IV. External Assistance
One of the purposes of this Competition is to develop the skills of appellate advocacy. Accordingly, the team members themselves must write their own briefs and prepare their own oral arguments. Faculty members, fellow students, attorneys or other individuals must not review, edit or otherwise assist in the preparation of a team’s brief. Likewise, such individuals may not prepare the team members’ oral arguments for them. Participants may discuss issues and ideas relating to the Competition problem with faculty, fellow students, or others, and may use the assistance of such individuals to prepare for oral arguments in the form of mooting, question and answer sessions, etc. However, no other form of external assistance may be provided to the competitors.
V. Interpretation of the rules
The Chief Executive Officer or Vice Chancellors will issue an interpretation of these Rules upon request. All Rule interpretations will promptly be provided to each team.

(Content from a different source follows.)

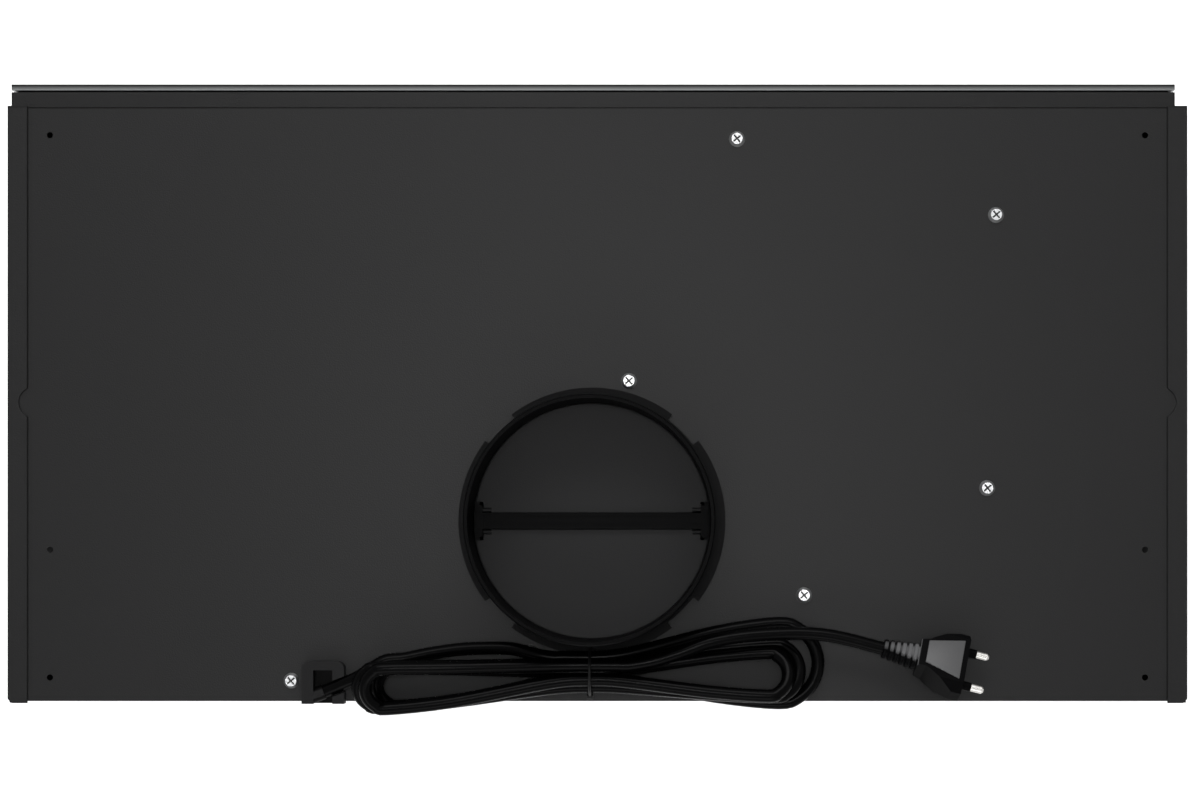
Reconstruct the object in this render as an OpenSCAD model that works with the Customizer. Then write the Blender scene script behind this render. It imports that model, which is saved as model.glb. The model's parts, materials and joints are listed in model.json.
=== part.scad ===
// Slide-out range hood that hangs under a wall cabinet.
// Millimetres. +Z is up, the front of the hood faces -Y, and +X is on the right of someone who stands
// before it. The origin is on the floor of the hood, in the middle of its width and depth.

/* [Housing] */
// Width over the two side panels
body_w = 600; // [560:1:700]
// Depth from the glass to the rear edge of the side panels
body_d = 316; // [300:1:340]
// Height of the top panel's upper face
body_h = 120; // [116:1:150]
// Thickness of the sheet metal
sheet = 1; // [0.8:0.1:1.5]
// Width of the side panels' top strips
strip_w = 10; // [8:0.5:14]
// Width of the side panels' bottom flanges
foot_w = 14; // [10:0.5:18]
// Radius of the half-round notch in each top strip
notch_r = 8; // [6:0.5:10]
// How far the notch reaches into the strip
notch_depth = 4.5; // [3:0.5:6]
// Place of the notch, to the rear of the middle
notch_y = 5; // [-20:1:20]
// How far the side panels stand past the main panel at the front and rear
side_past = 1; // [0.5:0.5:2]

/* [Cabinet screw holes] */
// Distance between the left and right holes
hole_span_x = 557.4; // [520:0.2:560]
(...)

Upon consultation with the Chief Executive Officer, the Vice Chancellors of the Competition have the discretionary authority to modify or waive any of these Rules as required.
The Chief Executive Officer or Vice Chancellors will accept questions and requests for clarification of the problem until January 23, 2019, at 8:00 p.m. EST. Logistical questions concerning the competition or traveling to Washington will be accepted until March 10, 2019 at 8:00 p.m. EST. Absent extenuating circumstances, all such requests must be received by the Vice Chancellors by these dates at email@example.com. All requests for clarification must be sent via e-mail. All clarifications provided by the Vice Chancellors will be sent to each participating team. In the event of any ambiguity or conflict, these Rules and/or written communications or interpretations provided to the participants will govern.
The Chief Executive Officer and the Seigenthaler-Sutherland Cup Vice Chancellors reserve the right to penalize teams through a deduction of points for any unprofessional conduct not consistent with the Rules, their spirit, and the norms of professional conduct.
 Copies of these rules are available at www.supremecourtus.gov.